▶ **Exercise instructions**: Among the entries below, please repeat exactly and only the lines from the line containing "turn.angle = 2.0 * math.pi" to the line containing "imported = [obj", both lines included.

Scripts that build objects:
◇ ◇ ◇ ◇ ◇ ◇ ◇

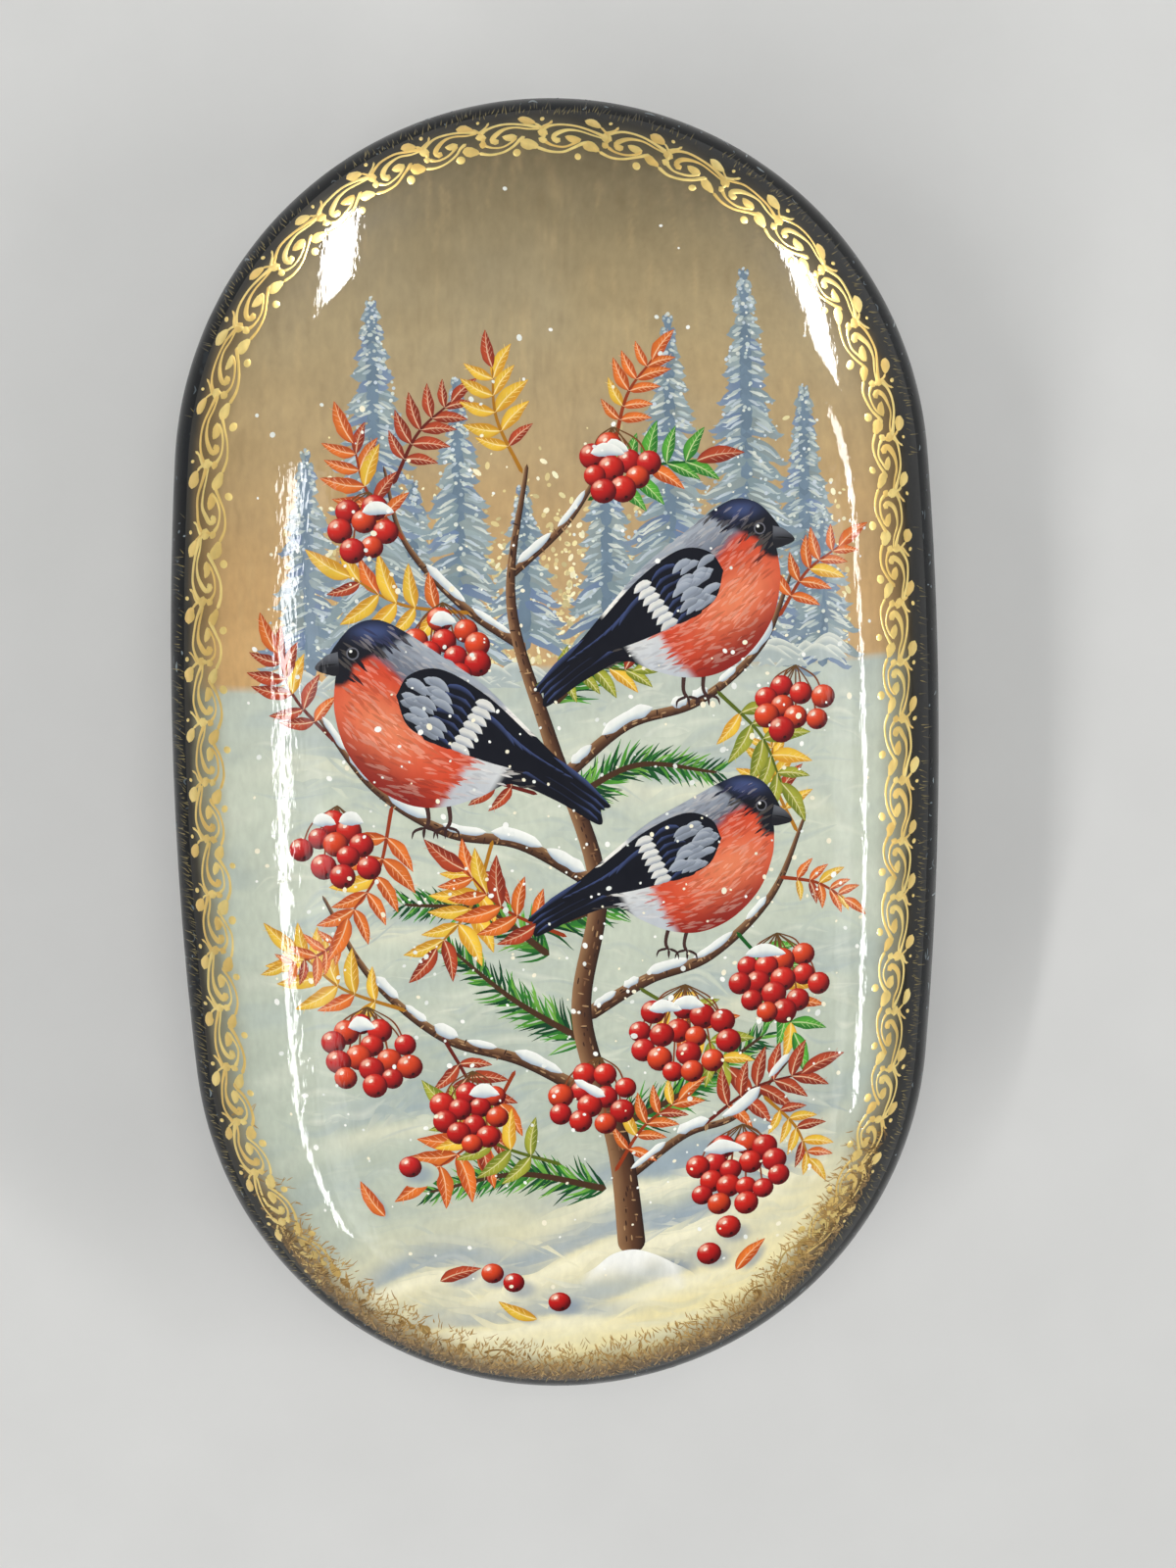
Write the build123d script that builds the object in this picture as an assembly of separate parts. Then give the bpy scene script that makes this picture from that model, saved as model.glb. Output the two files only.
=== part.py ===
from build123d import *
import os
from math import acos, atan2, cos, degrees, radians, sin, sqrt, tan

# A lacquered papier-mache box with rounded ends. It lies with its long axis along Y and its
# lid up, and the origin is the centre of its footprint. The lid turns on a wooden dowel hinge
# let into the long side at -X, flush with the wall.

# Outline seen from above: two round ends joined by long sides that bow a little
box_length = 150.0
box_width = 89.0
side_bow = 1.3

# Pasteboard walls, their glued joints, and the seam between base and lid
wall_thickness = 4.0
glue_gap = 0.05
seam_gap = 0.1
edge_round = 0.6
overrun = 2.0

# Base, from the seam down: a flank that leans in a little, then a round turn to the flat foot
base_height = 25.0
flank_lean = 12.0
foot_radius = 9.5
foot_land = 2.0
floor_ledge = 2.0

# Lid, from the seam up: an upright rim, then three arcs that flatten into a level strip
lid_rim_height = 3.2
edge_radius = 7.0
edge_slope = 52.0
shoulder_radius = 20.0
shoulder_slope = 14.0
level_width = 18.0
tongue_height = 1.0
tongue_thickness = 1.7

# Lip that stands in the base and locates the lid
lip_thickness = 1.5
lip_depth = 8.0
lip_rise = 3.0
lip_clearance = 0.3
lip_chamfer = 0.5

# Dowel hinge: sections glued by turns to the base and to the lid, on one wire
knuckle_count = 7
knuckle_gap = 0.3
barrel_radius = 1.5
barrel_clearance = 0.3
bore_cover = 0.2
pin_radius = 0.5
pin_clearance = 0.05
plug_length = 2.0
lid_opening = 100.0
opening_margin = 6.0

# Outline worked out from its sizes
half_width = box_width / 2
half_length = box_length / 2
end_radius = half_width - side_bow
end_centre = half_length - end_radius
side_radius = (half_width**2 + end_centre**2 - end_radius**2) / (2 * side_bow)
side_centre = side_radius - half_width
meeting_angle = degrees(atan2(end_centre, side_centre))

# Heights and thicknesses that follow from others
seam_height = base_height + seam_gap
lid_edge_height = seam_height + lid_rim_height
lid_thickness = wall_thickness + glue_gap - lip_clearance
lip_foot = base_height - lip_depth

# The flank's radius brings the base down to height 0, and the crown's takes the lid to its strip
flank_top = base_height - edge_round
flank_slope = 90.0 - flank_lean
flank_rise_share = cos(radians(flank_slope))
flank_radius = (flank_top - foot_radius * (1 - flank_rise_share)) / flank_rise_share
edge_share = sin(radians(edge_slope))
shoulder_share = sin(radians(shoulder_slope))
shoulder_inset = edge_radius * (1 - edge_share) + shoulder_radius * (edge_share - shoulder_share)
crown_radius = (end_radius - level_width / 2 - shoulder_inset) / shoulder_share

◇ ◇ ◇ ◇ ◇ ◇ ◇

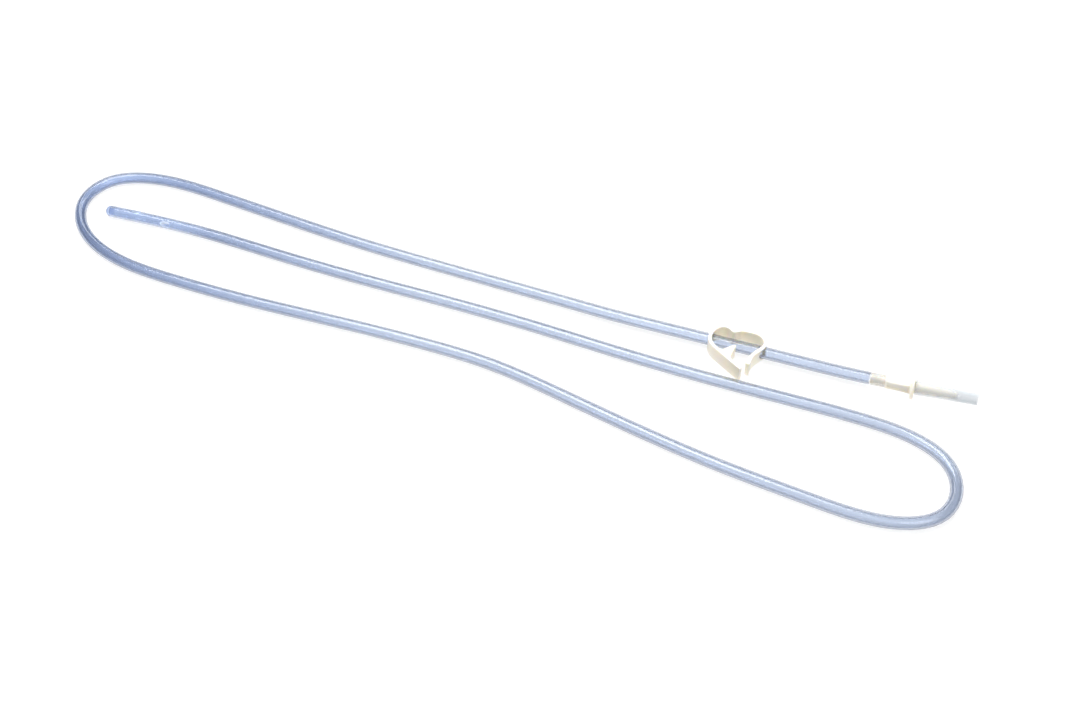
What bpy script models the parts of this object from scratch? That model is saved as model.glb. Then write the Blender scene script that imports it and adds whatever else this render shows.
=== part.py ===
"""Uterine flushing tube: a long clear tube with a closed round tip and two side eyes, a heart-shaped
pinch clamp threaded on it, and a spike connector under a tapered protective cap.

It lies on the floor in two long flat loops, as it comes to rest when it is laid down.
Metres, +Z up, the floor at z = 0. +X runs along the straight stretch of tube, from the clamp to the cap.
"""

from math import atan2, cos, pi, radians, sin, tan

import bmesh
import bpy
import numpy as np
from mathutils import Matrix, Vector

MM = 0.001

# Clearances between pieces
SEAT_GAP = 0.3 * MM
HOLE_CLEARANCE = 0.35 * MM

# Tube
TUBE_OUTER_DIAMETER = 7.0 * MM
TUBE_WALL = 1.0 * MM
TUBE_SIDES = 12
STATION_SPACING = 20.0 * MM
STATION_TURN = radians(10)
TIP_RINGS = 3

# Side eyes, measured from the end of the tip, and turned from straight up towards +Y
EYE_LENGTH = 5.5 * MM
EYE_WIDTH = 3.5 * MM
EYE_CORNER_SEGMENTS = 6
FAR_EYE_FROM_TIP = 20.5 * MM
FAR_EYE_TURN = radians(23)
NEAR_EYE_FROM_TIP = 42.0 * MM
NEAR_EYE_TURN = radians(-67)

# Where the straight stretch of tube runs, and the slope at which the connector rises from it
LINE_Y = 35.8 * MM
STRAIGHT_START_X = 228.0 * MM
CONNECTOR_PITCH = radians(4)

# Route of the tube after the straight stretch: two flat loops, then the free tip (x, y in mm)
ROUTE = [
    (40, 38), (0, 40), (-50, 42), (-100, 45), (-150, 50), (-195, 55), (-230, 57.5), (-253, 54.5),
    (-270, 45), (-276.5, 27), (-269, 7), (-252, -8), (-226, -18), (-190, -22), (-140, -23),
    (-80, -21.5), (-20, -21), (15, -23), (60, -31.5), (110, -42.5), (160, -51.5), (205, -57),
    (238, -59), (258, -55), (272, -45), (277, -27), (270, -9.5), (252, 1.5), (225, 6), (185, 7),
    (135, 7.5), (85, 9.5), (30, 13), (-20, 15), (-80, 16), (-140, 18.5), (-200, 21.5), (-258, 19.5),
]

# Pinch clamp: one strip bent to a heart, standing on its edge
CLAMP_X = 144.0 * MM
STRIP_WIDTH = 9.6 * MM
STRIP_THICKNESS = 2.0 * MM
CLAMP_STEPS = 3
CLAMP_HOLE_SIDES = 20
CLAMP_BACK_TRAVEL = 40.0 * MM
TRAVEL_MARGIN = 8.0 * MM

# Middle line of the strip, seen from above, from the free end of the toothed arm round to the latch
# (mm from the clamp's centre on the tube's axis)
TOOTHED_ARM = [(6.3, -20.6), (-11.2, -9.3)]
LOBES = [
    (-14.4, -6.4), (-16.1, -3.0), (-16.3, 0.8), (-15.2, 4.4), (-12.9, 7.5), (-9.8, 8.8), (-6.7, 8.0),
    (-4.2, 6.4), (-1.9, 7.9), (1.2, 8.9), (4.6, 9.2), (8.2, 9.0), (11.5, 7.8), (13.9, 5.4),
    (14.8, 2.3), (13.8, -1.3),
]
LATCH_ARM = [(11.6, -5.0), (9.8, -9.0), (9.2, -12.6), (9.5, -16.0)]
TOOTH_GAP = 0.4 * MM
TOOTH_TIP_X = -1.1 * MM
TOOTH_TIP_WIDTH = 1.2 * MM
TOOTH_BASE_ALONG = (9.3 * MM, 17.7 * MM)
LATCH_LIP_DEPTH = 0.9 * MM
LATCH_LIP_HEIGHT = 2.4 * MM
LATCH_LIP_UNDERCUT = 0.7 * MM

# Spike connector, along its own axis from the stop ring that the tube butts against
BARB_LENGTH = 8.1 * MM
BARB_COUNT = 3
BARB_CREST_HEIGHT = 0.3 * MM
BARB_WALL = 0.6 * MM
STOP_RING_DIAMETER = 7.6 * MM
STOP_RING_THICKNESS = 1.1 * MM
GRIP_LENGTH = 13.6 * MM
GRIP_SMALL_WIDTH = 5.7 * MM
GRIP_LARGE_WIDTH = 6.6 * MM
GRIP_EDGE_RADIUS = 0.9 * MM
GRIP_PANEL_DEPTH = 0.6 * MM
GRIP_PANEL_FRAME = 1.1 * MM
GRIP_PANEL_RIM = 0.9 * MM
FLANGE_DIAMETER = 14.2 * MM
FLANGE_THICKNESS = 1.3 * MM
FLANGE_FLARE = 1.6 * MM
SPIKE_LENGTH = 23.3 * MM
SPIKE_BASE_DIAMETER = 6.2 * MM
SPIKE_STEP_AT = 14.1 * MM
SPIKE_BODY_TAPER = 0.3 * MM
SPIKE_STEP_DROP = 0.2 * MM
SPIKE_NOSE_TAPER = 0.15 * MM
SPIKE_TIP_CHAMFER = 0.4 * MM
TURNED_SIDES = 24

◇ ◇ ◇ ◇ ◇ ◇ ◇

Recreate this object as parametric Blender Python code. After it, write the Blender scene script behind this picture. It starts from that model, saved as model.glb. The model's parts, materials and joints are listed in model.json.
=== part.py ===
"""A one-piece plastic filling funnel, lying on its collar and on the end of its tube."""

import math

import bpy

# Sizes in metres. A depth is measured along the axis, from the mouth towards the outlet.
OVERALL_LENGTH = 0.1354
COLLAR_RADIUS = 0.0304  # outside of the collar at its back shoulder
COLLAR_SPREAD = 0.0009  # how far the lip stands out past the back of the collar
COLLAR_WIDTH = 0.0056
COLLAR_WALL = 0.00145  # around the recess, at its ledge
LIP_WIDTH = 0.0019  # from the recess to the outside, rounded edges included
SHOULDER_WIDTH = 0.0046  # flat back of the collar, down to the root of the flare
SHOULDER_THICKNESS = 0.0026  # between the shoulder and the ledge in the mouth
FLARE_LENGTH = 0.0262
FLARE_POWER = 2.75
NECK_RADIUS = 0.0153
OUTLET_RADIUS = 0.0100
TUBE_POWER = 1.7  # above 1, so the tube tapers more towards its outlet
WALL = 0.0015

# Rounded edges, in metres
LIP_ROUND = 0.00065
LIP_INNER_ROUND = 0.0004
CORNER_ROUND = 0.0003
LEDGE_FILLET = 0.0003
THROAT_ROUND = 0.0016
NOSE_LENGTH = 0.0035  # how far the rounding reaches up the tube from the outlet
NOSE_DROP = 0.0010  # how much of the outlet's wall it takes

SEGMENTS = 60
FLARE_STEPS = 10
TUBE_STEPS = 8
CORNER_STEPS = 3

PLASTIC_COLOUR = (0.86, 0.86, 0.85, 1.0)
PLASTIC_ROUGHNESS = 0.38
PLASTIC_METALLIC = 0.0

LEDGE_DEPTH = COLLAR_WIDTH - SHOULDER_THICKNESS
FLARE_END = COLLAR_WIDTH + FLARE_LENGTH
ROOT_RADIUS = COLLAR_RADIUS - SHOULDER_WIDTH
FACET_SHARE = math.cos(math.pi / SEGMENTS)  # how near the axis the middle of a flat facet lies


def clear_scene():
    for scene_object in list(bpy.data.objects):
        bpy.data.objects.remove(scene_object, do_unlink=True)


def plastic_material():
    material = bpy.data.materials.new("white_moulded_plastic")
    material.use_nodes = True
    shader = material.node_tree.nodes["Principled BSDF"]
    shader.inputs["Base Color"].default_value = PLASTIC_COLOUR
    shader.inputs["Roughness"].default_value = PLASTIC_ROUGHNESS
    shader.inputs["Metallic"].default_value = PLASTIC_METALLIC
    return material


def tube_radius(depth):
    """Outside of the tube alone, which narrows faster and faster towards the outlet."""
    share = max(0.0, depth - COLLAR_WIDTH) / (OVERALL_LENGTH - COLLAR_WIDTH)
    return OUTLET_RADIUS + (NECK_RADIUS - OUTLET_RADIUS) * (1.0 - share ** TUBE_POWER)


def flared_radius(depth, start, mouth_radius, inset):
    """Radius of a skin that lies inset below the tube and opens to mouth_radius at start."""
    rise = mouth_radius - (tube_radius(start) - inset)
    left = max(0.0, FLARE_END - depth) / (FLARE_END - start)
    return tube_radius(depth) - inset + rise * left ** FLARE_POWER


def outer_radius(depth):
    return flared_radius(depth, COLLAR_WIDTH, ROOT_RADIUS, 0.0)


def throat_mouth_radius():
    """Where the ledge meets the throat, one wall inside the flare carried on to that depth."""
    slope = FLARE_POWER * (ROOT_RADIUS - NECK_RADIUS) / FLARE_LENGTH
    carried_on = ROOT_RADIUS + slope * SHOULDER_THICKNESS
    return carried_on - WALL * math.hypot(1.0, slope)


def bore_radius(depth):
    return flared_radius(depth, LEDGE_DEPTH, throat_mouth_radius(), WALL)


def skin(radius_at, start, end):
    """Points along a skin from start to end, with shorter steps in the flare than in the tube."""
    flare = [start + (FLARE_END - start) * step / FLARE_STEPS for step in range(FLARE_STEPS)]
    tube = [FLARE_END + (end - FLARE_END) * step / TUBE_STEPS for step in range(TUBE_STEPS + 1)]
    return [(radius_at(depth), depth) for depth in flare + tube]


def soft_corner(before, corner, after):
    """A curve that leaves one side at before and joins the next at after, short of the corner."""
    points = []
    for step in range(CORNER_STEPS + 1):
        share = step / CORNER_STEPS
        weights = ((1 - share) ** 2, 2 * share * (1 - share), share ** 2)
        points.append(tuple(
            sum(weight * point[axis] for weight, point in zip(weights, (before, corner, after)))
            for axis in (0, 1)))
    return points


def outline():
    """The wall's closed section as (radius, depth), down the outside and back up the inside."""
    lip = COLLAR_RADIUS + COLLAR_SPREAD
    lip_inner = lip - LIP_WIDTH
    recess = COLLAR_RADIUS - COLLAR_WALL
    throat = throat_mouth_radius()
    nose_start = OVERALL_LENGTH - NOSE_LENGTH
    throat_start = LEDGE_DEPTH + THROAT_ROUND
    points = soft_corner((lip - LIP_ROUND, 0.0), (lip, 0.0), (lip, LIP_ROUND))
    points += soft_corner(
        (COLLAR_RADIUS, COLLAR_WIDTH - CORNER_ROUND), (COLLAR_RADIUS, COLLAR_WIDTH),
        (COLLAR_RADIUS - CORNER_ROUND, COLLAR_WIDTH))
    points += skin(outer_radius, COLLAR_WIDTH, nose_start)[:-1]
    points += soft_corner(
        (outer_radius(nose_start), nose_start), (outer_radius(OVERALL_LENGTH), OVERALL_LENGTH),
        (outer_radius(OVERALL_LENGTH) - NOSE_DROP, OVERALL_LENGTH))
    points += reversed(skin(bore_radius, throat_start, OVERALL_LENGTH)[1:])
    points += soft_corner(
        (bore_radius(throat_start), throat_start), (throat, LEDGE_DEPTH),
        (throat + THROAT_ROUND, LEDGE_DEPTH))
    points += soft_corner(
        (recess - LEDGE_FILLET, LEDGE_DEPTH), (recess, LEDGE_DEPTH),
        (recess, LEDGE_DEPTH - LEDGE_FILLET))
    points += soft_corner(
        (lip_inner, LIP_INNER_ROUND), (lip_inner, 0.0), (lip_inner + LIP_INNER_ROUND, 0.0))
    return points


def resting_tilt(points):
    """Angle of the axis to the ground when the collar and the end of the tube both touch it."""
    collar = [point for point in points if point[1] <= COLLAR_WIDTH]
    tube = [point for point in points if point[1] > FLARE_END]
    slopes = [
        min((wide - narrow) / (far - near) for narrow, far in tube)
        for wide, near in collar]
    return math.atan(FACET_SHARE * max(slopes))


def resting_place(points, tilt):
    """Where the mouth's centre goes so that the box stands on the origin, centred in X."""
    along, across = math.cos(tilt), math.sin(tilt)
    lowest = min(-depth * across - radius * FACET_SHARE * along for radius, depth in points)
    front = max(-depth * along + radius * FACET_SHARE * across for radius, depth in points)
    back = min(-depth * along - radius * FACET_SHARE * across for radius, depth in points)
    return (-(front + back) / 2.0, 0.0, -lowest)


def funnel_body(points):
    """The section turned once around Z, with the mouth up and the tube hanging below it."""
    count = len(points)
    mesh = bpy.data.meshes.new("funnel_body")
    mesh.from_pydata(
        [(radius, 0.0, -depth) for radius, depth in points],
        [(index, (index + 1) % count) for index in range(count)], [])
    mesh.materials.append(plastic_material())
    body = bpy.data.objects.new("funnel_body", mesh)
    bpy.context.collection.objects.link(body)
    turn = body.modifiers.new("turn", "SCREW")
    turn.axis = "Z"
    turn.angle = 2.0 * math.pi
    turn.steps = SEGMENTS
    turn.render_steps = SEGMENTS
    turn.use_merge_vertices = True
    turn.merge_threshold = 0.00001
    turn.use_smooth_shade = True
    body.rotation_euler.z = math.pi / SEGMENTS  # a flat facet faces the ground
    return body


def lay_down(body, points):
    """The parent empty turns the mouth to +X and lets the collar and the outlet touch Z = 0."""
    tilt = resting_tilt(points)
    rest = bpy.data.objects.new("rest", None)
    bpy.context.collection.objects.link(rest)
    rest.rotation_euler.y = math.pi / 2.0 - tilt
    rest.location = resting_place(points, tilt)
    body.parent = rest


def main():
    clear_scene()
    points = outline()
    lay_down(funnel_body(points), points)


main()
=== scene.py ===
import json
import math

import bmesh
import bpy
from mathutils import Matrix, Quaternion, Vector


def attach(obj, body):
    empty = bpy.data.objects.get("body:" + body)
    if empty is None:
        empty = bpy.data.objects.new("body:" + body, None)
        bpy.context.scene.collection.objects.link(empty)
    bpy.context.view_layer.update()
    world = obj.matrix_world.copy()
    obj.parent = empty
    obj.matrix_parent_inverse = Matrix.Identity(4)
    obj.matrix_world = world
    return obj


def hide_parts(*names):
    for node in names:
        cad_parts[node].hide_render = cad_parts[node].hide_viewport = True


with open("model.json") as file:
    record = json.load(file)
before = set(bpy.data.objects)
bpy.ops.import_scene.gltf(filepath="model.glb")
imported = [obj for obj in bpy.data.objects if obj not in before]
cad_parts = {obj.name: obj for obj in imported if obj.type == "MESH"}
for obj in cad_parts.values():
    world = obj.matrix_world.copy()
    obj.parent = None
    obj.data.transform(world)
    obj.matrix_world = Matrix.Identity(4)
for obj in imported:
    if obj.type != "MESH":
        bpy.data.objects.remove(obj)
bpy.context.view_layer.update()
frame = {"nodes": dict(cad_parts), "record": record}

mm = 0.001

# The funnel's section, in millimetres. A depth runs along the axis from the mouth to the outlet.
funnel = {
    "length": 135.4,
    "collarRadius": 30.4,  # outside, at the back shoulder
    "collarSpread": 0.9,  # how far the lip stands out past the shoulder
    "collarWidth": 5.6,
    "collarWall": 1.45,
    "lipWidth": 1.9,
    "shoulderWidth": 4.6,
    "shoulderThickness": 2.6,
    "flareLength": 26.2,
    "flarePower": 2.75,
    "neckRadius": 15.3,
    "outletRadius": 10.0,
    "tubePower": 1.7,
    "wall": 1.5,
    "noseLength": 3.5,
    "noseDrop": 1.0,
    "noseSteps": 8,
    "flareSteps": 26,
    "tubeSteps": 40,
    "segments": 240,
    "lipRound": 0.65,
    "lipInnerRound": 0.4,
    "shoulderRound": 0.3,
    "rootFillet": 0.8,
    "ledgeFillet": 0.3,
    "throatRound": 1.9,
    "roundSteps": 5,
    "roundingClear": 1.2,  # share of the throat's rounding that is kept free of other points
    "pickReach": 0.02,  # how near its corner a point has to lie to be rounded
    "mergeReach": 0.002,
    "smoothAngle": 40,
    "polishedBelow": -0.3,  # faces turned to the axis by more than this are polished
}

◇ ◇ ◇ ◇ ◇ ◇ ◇

▶ **Answer to this problem**:
    turn.angle = 2.0 * math.pi
    turn.steps = SEGMENTS
    turn.render_steps = SEGMENTS
    turn.use_merge_vertices = True
    turn.merge_threshold = 0.00001
    turn.use_smooth_shade = True
    body.rotation_euler.z = math.pi / SEGMENTS  # a flat facet faces the ground
    return body


def lay_down(body, points):
    """The parent empty turns the mouth to +X and lets the collar and the outlet touch Z = 0."""
    tilt = resting_tilt(points)
    rest = bpy.data.objects.new("rest", None)
    bpy.context.collection.objects.link(rest)
    rest.rotation_euler.y = math.pi / 2.0 - tilt
    rest.location = resting_place(points, tilt)
    body.parent = rest


def main():
    clear_scene()
    points = outline()
    lay_down(funnel_body(points), points)


main()
=== scene.py ===
import json
import math

import bmesh
import bpy
from mathutils import Matrix, Quaternion, Vector


def attach(obj, body):
    empty = bpy.data.objects.get("body:" + body)
    if empty is None:
        empty = bpy.data.objects.new("body:" + body, None)
        bpy.context.scene.collection.objects.link(empty)
    bpy.context.view_layer.update()
    world = obj.matrix_world.copy()
    obj.parent = empty
    obj.matrix_parent_inverse = Matrix.Identity(4)
    obj.matrix_world = world
    return obj


def hide_parts(*names):
    for node in names:
        cad_parts[node].hide_render = cad_parts[node].hide_viewport = True


with open("model.json") as file:
    record = json.load(file)
before = set(bpy.data.objects)
bpy.ops.import_scene.gltf(filepath="model.glb")
imported = [obj for obj in bpy.data.objects if obj not in before]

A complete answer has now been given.